I didn’t give it a second thought and jumped in between them. No one had been hit, so I tried to talk things down.

“Look, come on,” I said, “We’ll just take the bat and go. Forget it. Just go.”

One of them, a guy without the bat puffed out his chest and said, in a postured insult: “What did you say?”

“Look, let’s just calm d-” out of the corner of my eye I saw an elbow, a shoulder and a thin line fly by and then DING - an almost metallic noise and a flash of pain in my left knee and I hit the ground sideways. I can’t remember if I clutched my leg first or my head when I landed, but the next clear memory was a metal six foot side of a bedframe which had been salvaged from someone else’s rubbish for the purpose of bringing down onto my left arm.

But my strongest memory of that night was me pulling on my shoes matter-of-factly repeatedly swearing as I went out to intervene to save my friend from a bat-wielding drunk guy and his five friends of whom I had not the measure.

Parenthood has brought on similar acts of courage. I’m not a big fan of large dogs, or even a little fan of small ones, but they all seem to like my kids, who share my feelings. But when they run up, I will always jump in between them and the dog and put myself in harm’s way. OK, potential harm.

Point is, we put aside our discomforts for the things we most love. And that goes not just for frat guys with bats, it goes for eating the crusty bits of the bread when they want the middle bits “end bit make too crunchy toast.”

Courage is the keeping-on-living that Robert Service talks about.

It’s the bravery that Chekhov talked about when he said: “Any idiot can face a crisis, it is this day-to-day living that wears you out.”

It’s ten years today since my mother was killed. I’m not going to say how it happened but it was violent, sudden, unexpected and what something that scientists refer to as “fucking awful”. One minute we were talking and an hour later the police were standing in my apartment. I knew it was up, too, and I had my shoes on before they took their hats off.

It’s the small details you remember. Like how young one of the policemen was and thinking, “You poor bastard.” Or feeling out of place because I didn’t own a suit to wear in court. 

It’s shitty. Fairness doesn’t come into it, and that’s life. I don’t say that in a bitter way, because that’s just how it is.
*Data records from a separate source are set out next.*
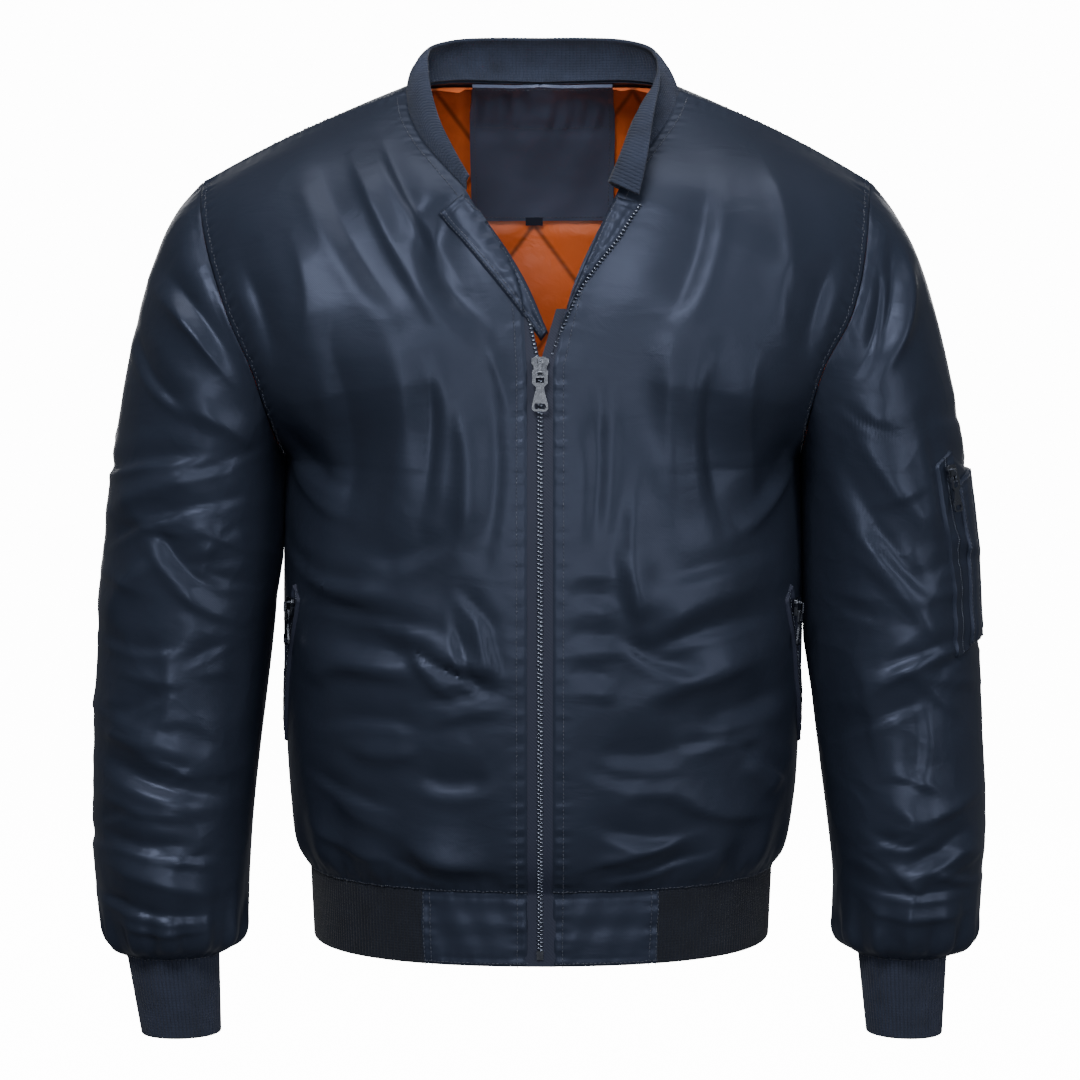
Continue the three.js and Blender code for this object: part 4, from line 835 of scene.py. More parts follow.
ALL_ROUND = {"left": 1, "right": 1, "low": 1, "high": 1}
ARM_ROW = 6  # the row of the body under the arm
ARMHOLE_PUCKER = 1.1
BODY_SEAMS = {"left": 0.45, "right": 0.5, "low": 1, "high": 0.3}
ZIP_PUCKER = {"along_zip": 0.85, "less_above": 0.5, "from_row": 9.5}
FRONT_COLUMNS = 104
BODY_ROWS = 224
BACK_COLUMNS = 70
row_lines = grid_lines(BODY_ROWS) * TOP_ROW
skins = {}  # each panel's finished outer face, on which its trim and stitching lie
for hand, sign in HANDS.items():
    name = "front_" + hand
    u, row = np.meshgrid(grid_lines(FRONT_COLUMNS), row_lines)
    points = halves[hand]["front"](u, row)
    normals = grid_normals(points, sign)
    open_neck = np.clip(row - ZIP_PUCKER["from_row"], 0, 1)
    beside_zip = ZIP_PUCKER["along_zip"] - ZIP_PUCKER["less_above"] * open_neck
    puckers = {"left": beside_zip, "right": ARMHOLE_PUCKER * np.clip(row - ARM_ROW, 0, 1)}
    points = sewn_edges(points, normals, BODY_SEAMS, puckers=puckers)
    skins[name] = shell_skin(u[0], row_lines, points, normals)
    piece = add_object(name + "_shell", *shell_wall(skins[name], turned=hand == "left"), nylon)
    finish_cloth(piece, [name])

back_lines = np.linspace(0, INNER_LINES[1], BACK_COLUMNS)
back_lines = np.concatenate([back_lines, 1 - np.array(EDGE_LINES[::-1])])
for hand, sign in HANDS.items():
    u, row = np.meshgrid(back_lines, row_lines)
    points = halves[hand]["back"](u, row)
    below_neck = row_lines < COLLAR_ROW
    points[below_neck, 0, 0] = 0
    normals = grid_normals(points, -sign)
    normals[below_neck, 0, 0] = 0
    neck_seam = np.clip(4 * (row_lines[:, None] - COLLAR_ROW), 0, 1)
    points = sewn_edges(points, normals, {**BODY_SEAMS, "left": 0.5 * neck_seam})
    skins["back_" + hand] = shell_skin(back_lines, row_lines, points, normals)
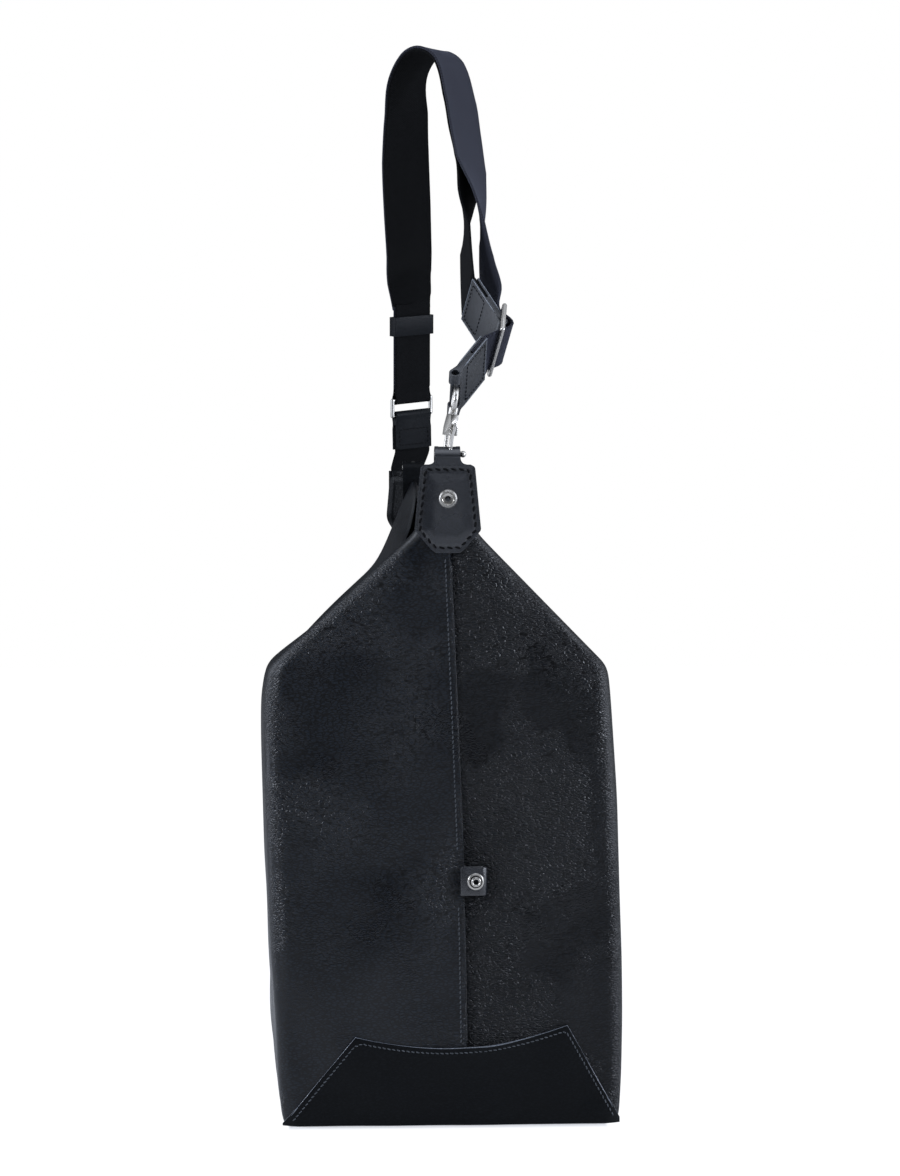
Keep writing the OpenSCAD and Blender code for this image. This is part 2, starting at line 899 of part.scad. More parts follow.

I don’t say this to make you feel bad, I say it just because that’s just what’s up. I’m not sinking into some dark place but thanks the concern I’m sure you have because you’re good.

Courage isn’t the avoidance of adversity - that’s luck. Luck runs dry every now and then.

Courage is what you do with adversity.

Keep on.

4 Responses to “Courage”

  1. * (asterisk) Says:

    I’ve been a bit absent of late, but I’m glad I was able to see this post on this important day, Cliff. You had me at “bedframe”. Ouch. But the sucker punch was still to come. I can’t relate to all you have written on a personal, lived-through-it level, but I can empathize.

    Somehow, as a result of two separate parts of this post, I feel that putting my shoes on will never seem the same again…

    Take it easy today, dude.

  2. Cliff Says:

    Thanks mate. I didn’t see the shoes connection until you just mentioned it.

    Thanks for the thoughts.

    Cliff

  3. meesteryan Says:

    i only just read this today fella. but know i’m thinking about you even when i can’t read you.

  4. Katy Newton Says:

    March 7th? How did I miss this? How?